Republic of #Indonesia’s $3 Billion Sovereign #Green #Sukuk Offering

Indonesia issued a 5-year US$1.25 billion green Wakala Sukuk as the first issuance under its recently established Green Bond and Green Sukuk Framework. Norton Rose Fulbright has advised Abu Dhabi Islamic Bank, Citigroup, CIMB, Dubai Islamic Bank and HSBC, acting as joint lead managers and joint bookrunners. The Republic intends to use the proceeds exclusively to finance green projects, including renewable energy, sustainable transport, waste management, climate-related projects and green buildings. Alongside the 5-year green Sukuk, Norton Rose Fulbright also acted for the joint lead managers and joint bookrunners in the Republic’s 10-year US$1.75 billion Wakala Sukuk issuance.

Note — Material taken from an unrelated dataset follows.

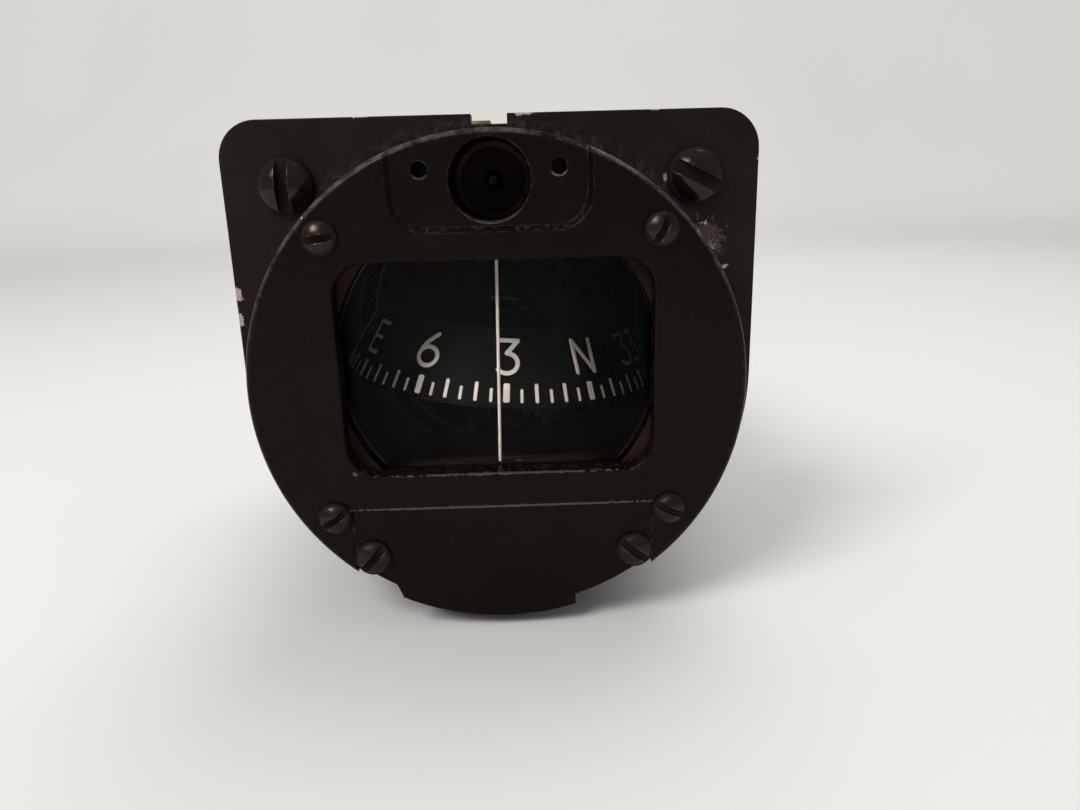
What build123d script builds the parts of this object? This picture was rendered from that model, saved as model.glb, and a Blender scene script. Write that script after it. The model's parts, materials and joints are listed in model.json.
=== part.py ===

Bank Rakyat to continue Islamic Banker Programme for the second edition

Bank Rakyat has recently launched its second edition of the Islamic Banker Programme which aims to produce future leaders for the banking industry. The programme recently received recognition from the 26th World HRD Congress 2018 by winning three top awards: Innovation in Recruitment, Best Apprenticeship and Usage of Digital Media in Recruitment. Throughout the training period, each trainee will be assigned to a mentor from the senior management team. Initially, each trainee will go through a two-month training program before they undergo job rotation across the key business units within the Bank for 10 months. Then, they will be placed in a particular sector based on their respective strengths and interests for a year. At the end, their performance will be assessed before being offered permanent placement at Bank Rakyat. At the end of the two year internship, participants will also be awarded with the Chartered Professional in Islamic Finance (CPIF) certificate from the Chartered Institute of Islamic Finance Professionals (CIIF).